In 1979, Canon Murray led a group of young people to Galway for his historic papal visit. “In the west of Ireland, it was a day of heavy clouds and suddenly out of the mist came the helicopter and I remember suddenly breaking down inside, and thinking ‘This is the first time the successor of Peter had come to these shores’ and the tears just flowed down.”
Still he does not look back with too much nostalgia. “There was a lot of superficial Catholicism. I thought about the kids I brought to see the pope in Galway. I don’t know that they all had a deep faith. It certainly did not stop some of them getting drunk on their weekend away. I’m not saying that is the acid test but I think we are being challenged to look at our faith. It is so disappointing that the Irish can throw off the gift of life. You look at the Irish who were lovers of life, yet year – and this is a government figure – 10,852 babies were aborted. That is a terrible indictment of our society and Catholics voted for it.”
Difficult
He also finds it difficult when so few respond after so much effort. “You see hundreds of thousands cheering on a football team and yet the real treasure is God and yet there are so few, but then we need only to look at the Lord’s own words in John’s Gospel where there is disappointment when he says, ‘Will you also walk away?’”
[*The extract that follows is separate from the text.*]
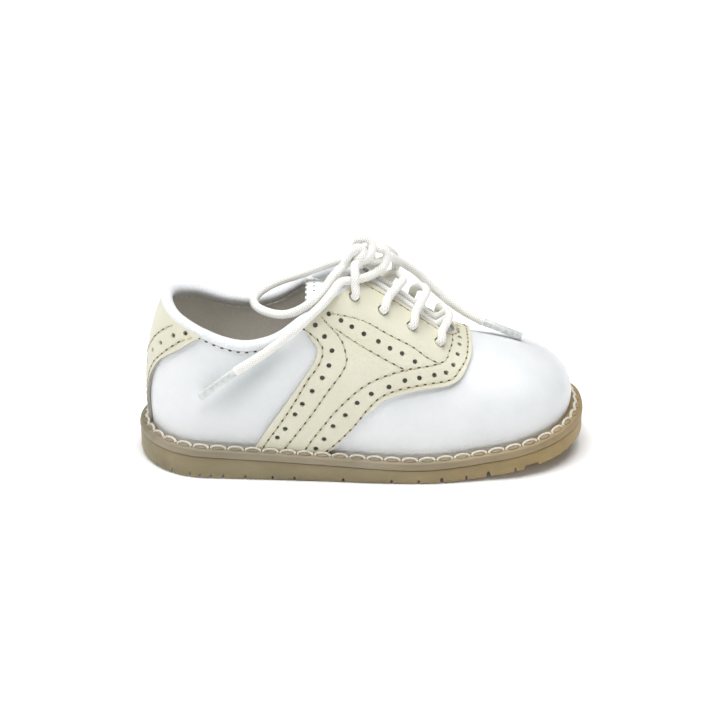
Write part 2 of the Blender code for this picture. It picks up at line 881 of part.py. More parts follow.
def make_lace():
    bars = [as_mesh(make_tube(f"lace_bar_{n + 2}", smooth_route(bar_route(n)))) for n in range(len(BARS))]
    strands = [as_mesh(make_tube(f"strand_{n}", smooth_route(strand_route(y)))) for n, y in enumerate(STRANDS)]
    join(bars[0], strands)
    near, near_out = eyelet(EYELET_ROWS - 1, NEAR)
    far, far_out = eyelet(EYELET_ROWS - 1, FAR)
    top = [near - near_out * 0.001, near + near_out * 0.0012]
    top += millimetres(TOP_BAR + TOP_BAR_FAR)
    top += [far + far_out * 0.0012, far - far_out * 0.001]
    make_tube("lace_bar_1", smooth_route(top))
    knot = as_mesh(make_tube("lace_knot", smooth_route(millimetres(KNOT_LOOP))))
    join(knot, [as_mesh(make_tube("knot_front", smooth_route(millimetres(KNOT_FRONT))))])
    make_tube("lace_loop_near", smooth_route(millimetres(NEAR_LOOP)))
    make_tube("lace_loop_far", smooth_route(millimetres(FAR_LOOP)))
    for name, route, length in (("near", NEAR_END, AGLET_NEAR_LENGTH), ("far", FAR_END, AGLET_FAR_LENGTH)):
        points = smooth_route(millimetres(route))
        make_tube(f"lace_end_{name}", points)
        onward = (AGLET_AIM[name]).normalized()
        start = points[-1] + onward * AGLET_GAP
        make_tube(f"aglet_{name}", [start, start + onward * length], AGLET_DIAMETER, (0.70, 0.72, 0.70))


AGLET_AIM = {"near": Vector((-11.3, 0.5, -8.9)), "far": Vector((12.4, -1.7, -4.4))}

for old in list(bpy.data.objects):
    bpy.data.objects.remove(old)
shoe = bpy.data.collections.new("saddle shoe")
cutters = bpy.data.collections.new("cutters")
bpy.context.scene.collection.children.link(shoe)
bpy.context.scene.collection.children.link(cutters)

outsole = make_outsole()
for groove in make_tread_cutters():
    boolean(outsole, groove, "DIFFERENCE")
make_welt()
make_insole()
eyelets = make_eyelet_cutter()
boolean(make_upper(), eyelets, "DIFFERENCE")
saddle = make_overlay("saddle")
boolean(saddle, make_side_cutter("saddle_cutter", SADDLE_OUTLINE), "INTERSECT")
boolean(saddle, eyelets, "DIFFERENCE")
boolean(make_overlay("counter"), make_counter_cutter(), "INTERSECT")
make_binding()
make_tongue()
make_lace()
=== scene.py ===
# %% [markdown]
# # A toddler's saddle shoe
#
# This notebook dresses the CAD model of a small lace-up shoe. On the real shoe a white leather upper is pulled over
# a wooden form, the last, and a cream saddle is stitched over its middle. The CAD model fixes where each part is and
# how large it is. Here each plain part gets the surface, the thickness, the stitches and the finish that the eye
# expects. Everything is in metres, with +X to the toe, +Y to the inner side of the foot and +Z up.

from math import cos, pi, radians, sin

import bmesh
import bpy
import numpy as np
from mathutils import Matrix, Vector
from mathutils.bvhtree import BVHTree
from mathutils.kdtree import KDTree


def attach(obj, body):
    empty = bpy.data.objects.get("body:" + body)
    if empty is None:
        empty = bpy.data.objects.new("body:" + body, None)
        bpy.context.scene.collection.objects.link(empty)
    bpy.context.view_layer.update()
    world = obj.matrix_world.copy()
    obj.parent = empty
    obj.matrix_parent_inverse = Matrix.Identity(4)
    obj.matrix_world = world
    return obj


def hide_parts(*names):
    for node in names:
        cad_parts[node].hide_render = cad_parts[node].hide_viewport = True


MM = 0.001
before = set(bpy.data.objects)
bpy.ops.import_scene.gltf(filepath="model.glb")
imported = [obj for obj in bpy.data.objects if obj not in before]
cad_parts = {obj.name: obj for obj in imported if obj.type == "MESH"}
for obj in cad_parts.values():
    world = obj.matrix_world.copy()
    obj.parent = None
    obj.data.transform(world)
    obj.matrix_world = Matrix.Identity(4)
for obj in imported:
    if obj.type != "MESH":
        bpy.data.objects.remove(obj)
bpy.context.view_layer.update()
scene = bpy.context.scene
print("CAD nodes:", ", ".join(sorted(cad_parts)))

# %% [markdown]
# ## The camera
# A product photograph is taken with a long lens from a little above the shoe. The place of the camera can be found
# by trial, but here it was worked out from the outline of the shoe and given as two angles, a distance and the
# point it looks at.

# %% Set the camera
CAMERA_AIM = Vector((-0.51, -0.67, 29.47)) * MM
CAMERA_ELEVATION, CAMERA_AZIMUTH = radians(23.57), radians(0.3)
CAMERA_DISTANCE = 600 * MM
CAMERA_LENS, CAMERA_SENSOR = 94.54, 36
level = cos(CAMERA_ELEVATION)
back = Vector((sin(CAMERA_AZIMUTH) * level, -cos(CAMERA_AZIMUTH) * level, sin(CAMERA_ELEVATION)))
camera = bpy.data.objects.new("camera", bpy.data.cameras.new("camera"))
camera.data.lens, camera.data.sensor_width = CAMERA_LENS, CAMERA_SENSOR
camera.location = CAMERA_AIM + back * CAMERA_DISTANCE
camera.rotation_euler = (-back).to_track_quat("-Z", "Y").to_euler()
scene.collection.objects.link(camera)
scene.camera = camera

# %% [markdown]
# ## The last
# A shoemaker's last is a wooden foot. The CAD source describes it with one function of three numbers: how far along
# the sole, which side, and how far up from the welt to the crown. The same function is written here for whole arrays
# of points at once, so that the surface can be as fine as it needs to be. A sculpted mesh would be quicker to start,
# but nothing on it would keep to the CAD.

# %% Sizes of the last, as in the CAD source
SOLE_LENGTH, HEEL_WIDTH, BALL_WIDTH = 0.142, 0.0506, 0.0584
HEEL_STACK, BALL_STACK, LEDGE_SPRING = 0.0108, 0.0069, 0.0076
TOE_SPRING, TOE_SWING, WELT_THICKNESS = 0.0065, 0.0053, 0.0025
LEDGE_HEEL, LEDGE_SIDE, LEDGE_TOE = 0.0039, 0.0042, 0.0044
INSTEP_HEIGHT, TOE_HEIGHT, HEEL_CLOSE_HEIGHT = 0.0575, 0.0366, 0.0650
# The toe's bulge is 0.020 in the CAD, and more here because the real toe cap is about a millimetre fuller
HEEL_BULGE, TOE_BULGE, SHOULDER = 0.055, 0.050, 2.2
THROAT_GAP, BINDING_HEIGHT, BINDING_THICKNESS = 0.0100, 0.0028, 0.0026
HEEL_CENTRE, TOE_CENTRE, NOSE, BALL = 0.17, 0.72, 0.78, 0.62
BINDING_END, THROAT_TOP, THROAT_END_START, THROAT_END = 0.478, 0.496, 0.672, 0.703
NOSE_POWER = 2.4
NEAR, FAR = -1, 1

OUTLINE = (
    # at, outer, inner
    (0.17, 0.867, 0.867),
    (0.29, 0.893, 0.860),
    (0.42, 0.931, 0.868),
    (0.54, 0.975, 0.935),
    (0.64, 1.000, 0.985),
    (0.70, 0.990, 1.000),
    (0.78, 0.955, 0.965),
)
CROWN = (
    # at, instep, toe, fullness
    (0.165, 1.125, 0.0, 2.0),
    (0.197, 1.176, 0.0, 2.0),
    (0.246, 1.275, 0.0, 2.0),
    (0.303, 1.325, 0.0, 2.0),
    (0.359, 1.285, 0.0, 2.0),
    (0.472, 1.076, 0.0, 2.05),
    (0.521, 0.997, 0.0, 2.1),
    (0.589, 0.698, 0.28, 2.2),
    (0.643, 0.415, 0.56, 2.3),
    (0.701, 0.145, 0.84, 2.4),
    (0.746, 0.0, 1.0, 2.5),
    (0.803, 0.0, 0.975, 2.5),
    (0.901, 0.0, 0.965, 2.5),
    (1.0, 0.0, 0.93, 2.5),
)
COLLAR = (
    # at, height
    (0.059, 0.936),
    (0.074, 0.923),
    (0.097, 0.887),
    (0.127, 0.856),
    (0.162, 0.819),
    (0.197, 0.788),
    (0.246, 0.770),
    (0.285, 0.786),
    (0.321, 0.821),
    (0.368, 0.903),
    (0.394, 0.945),
    (0.420, 0.988),
    (0.446, 1.016),
    (0.478, 1.032),
    (0.560, 1.035),
)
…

But he sees reasons to hope in this new era of co-responsibility between priests and the laity. “The baptised only saw their role as ‘pray, pay and obey’ as that old joke goes. This is the age of ‘ordinary baptism ’ so to speak. We are all called to do something in the Church and we are called to be missionary disciples.”
Having studied and taught church history, with its great persecutions and schisms, he is philosophical about declining numbers and quotes Mother Teresa. “It is not about success, it is about faithfulness. We are just called to be faithful.”
With a home on Saul, just steps from the national monument of St Patrick, who brought the faith almost 1600 years ago, it’s a phrase he repeats. “Fidelity,” said Canon Murray, “in and out of season.”